Remarquez, je suis plutôt choyé dans mon milieu de travail (j’y ai même corrompu quelques collègues) et il y a toujours les milieux créatifs, mais vous seriez quand même surpris du conservatisme qu’on y retrouve aussi parfois. Combien de geeks « prennent leur trou » pour éviter d’essuyer les railleries des collègues? Alors on garde un profil bas; lorsque je joue à des jeux de société sur mon heure de lunch, j’essaie dans la mesure du possible de choisir une salle de conférence « hors de vue des passants », au cas où un vice-président passerait par là et me voyait en train de (horreur!) avoir du plaisir sur les lieux de travail.
« Quand vous aurez fini de jouer aux cartes là-dedans, on a du travail à faire, nous. «
– Entendu dans un emploi précédent lors d’une session de Planning Poker .
Les entreprises sont schizophrènes sur le sujet: malgré ce que proclame le milieu du travail, ils ne sont pas particulièrement intéressés à engager et garder les gens créatifs, ludiques, joueurs, geeks ou peu importe les autres sobriquets ou leur donner des rôles de direction. Les vraies valeurs au travail sont de facto moins progressistes que les compagnies ne le laissent entendre. C’est un peu attendu.
Il existe un trésor, une richesse qui dort…
Pourtant, tout ce qui tourne autour des univers geek, de la science-fiction, de ses jeux, de la littérature qui lui est propre et de sa culture a été montré maintes et maintes fois comme étant formateur, socialement riche et intellectuellement stimulant. En gros: ça rend plusse mieux, surtout au travail.

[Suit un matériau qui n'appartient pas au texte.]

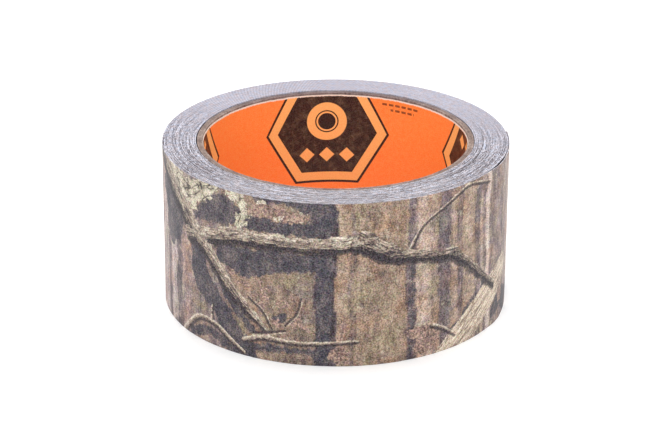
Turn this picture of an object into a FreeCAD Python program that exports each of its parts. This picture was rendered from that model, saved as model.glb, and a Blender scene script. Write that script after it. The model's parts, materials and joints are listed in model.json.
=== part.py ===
import FreeCAD, Part
import math
import os

import Sketcher
from FreeCAD import Placement, Rotation, Vector

# A roll of printed cloth duct tape on a spiral-wound paperboard core with a paper label inside.
# The strip is a laminate of film, cloth and adhesive, wound anticlockwise seen from above. Its
# free end is a tail of short links, hinged where the strip bends when it is peeled off.
# Frame: millimetres, +Z along the roll's axis, the origin at the centre of the edge it lies on.
# Azimuths are in degrees from +X, anticlockwise seen from above.

SIZES = [
    ("tape_width", 48.0, "slit width of the strip and height of the roll"),
    ("film_thick", 0.085, "printed polyethylene film, the outer layer"),
    ("cloth_thick", 0.07, "woven scrim in the middle"),
    ("adhesive_thick", 0.12, "rubber adhesive on the inner side"),
    ("wind_gap", 0.014, "air left between one turn and the next"),
    ("wind_turns", 33, "whole turns up to the root of the tail"),
    ("label_bore_r", 37.4, "clear bore of the roll, inside the label"),
    ("label_thick", 0.2, "paper of the label"),
    ("label_inset", 0.8, "from the roll's edge to the label's edge"),
    ("label_seam", 0.3, "gap between the label's two ends"),
    ("core_inset", 0.25, "from the roll's edge to the core's edge"),
    ("ply_thick", 0.56, "one ply of paperboard"),
    ("ply_lead", 110.0, "height in which a ply's helical seam goes once round"),
    ("seam_width", 0.35, "height of the slit between a ply's edges"),
    ("seam_step", 120.0, "azimuth from one ply's seam to the next ply's"),
    ("tail_root", -68.0, "azimuth where the tail leaves the wound turns"),
    ("tail_sweep", 75.0, "angle that the tail covers round the roll"),
    ("tail_links", 5, "rigid links that the tail is cut into"),
    ("tail_slack", 0.65, "how much larger the tail's radius is than the next turn's"),
    ("link_gap", 0.05, "slit between one link and the next"),
]
LAYERS = ["adhesive", "cloth", "film"]
PLIES = ["inner", "middle", "outer"]
CUT_OVERRUN = 2.0  # how far the seam's cut runs past each end of the core, in mm

os.makedirs("parts", exist_ok=True)
doc = FreeCAD.newDocument("duct_tape_roll")
sheet = doc.addObject("Spreadsheet::Sheet", "Sizes")
for row, (alias, value, note) in enumerate(SIZES, start=1):
    sheet.set(f"A{row}", alias)
    sheet.set(f"B{row}", str(value))
    sheet.setAlias(f"B{row}", alias)
    sheet.set(f"C{row}", note)
doc.recompute()
sub_parts = []


def size(alias):
    """The number in the sheet's cell of that name."""
    return float(sheet.get(alias))


def bound(expression):
    """An expression in aliases, with each alias pointing at the sheet."""
    for alias, _, _ in SIZES:
        expression = expression.replace(alias, "Sizes." + alias)
    return expression


def layer_offset(layer):
    """How far a layer's inner face lies outside the strip's inner face, as an expression."""
    below = LAYERS[: LAYERS.index(layer)]
    return " + ".join([f"{name}_thick" for name in below] or ["0"])


def section_sketch(body, name, inner, outer, bottom, top):
    """A rectangle on the body's XZ plane, between two radii and two heights given as expressions.

    It is drawn small and on the side where all sizes are positive; the constraints then set it.
    """
    sketch = body.newObject("Sketcher::SketchObject", name)
    plane = next(f for f in body.Origin.OriginFeatures if f.Role == "XZ_Plane")
    sketch.AttachmentSupport = [(plane, "")]
    sketch.MapMode = "FlatFace"
    x0, x1, y0, y1 = 30.0, 31.0, 1.0, 2.0
    corners = [Vector(x0, y0, 0), Vector(x1, y0, 0), Vector(x1, y1, 0), Vector(x0, y1, 0)]
    for i in range(4):
        sketch.addGeometry(Part.LineSegment(corners[i], corners[(i + 1) % 4]), False)
    for i in range(4):
        sketch.addConstraint(Sketcher.Constraint("Coincident", i, 2, (i + 1) % 4, 1))
        sketch.addConstraint(Sketcher.Constraint("Vertical" if i % 2 else "Horizontal", i))
    sides = [
        ("inner", "DistanceX", 0, x0, inner),
        ("bottom", "DistanceY", 0, y0, bottom),
        ("outer", "DistanceX", 2, x1, outer),
        ("top", "DistanceY", 2, y1, top),
    ]
    for side, kind, line, start, expression in sides:
        index = sketch.addConstraint(Sketcher.Constraint(kind, -1, 1, line, 1, start))
        sketch.renameConstraint(index, side)
        sketch.setExpression(f"Constraints.{side}", bound(expression))
    return sketch


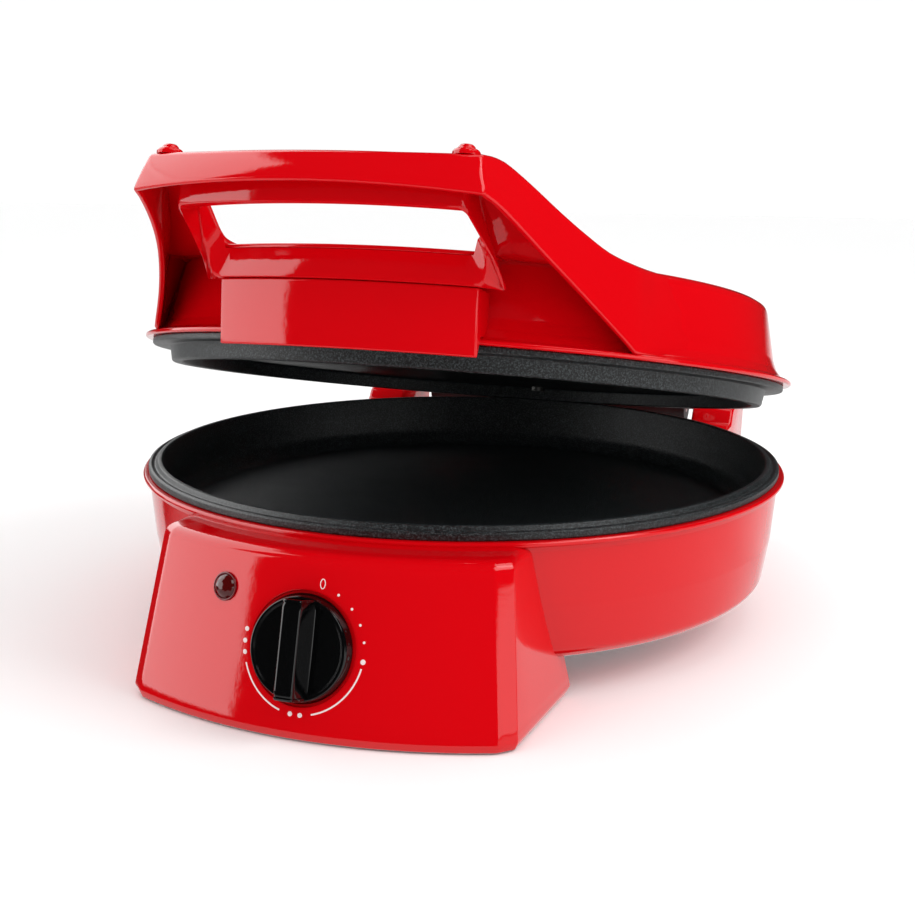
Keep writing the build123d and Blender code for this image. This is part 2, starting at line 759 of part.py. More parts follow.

Je le dis, je l’ai souvent dit: si je sais aujourd’hui animer une réunion professionnelle sans broncher, c’est que j’ai appris à animer une table de Donjons & Dragons dès l’âge de 10 ans. Si je sais donner des conférences avec une certaine aisance c’est que j’ai fait des discours-fleuves improvisés dans la peau d’un monarque vampirique fou devant d’autres fêlés costumés comme moi lors de soirées de théâtres interactifs (LARPs, oui je suis weird de même 😀 ). Si j’aime « sortir des sentiers battus » pour trouver des solutions à divers problèmes, c’est que j’ai été immergé de tant de façons différentes dans la résolution de problèmes par des centaines de jeux de sociétés, jeux vidéos et autres puzzles tous plus uniques et tordus les uns que les autres, que c’est devenu une seconde nature d’essayer de « trouver la twist ».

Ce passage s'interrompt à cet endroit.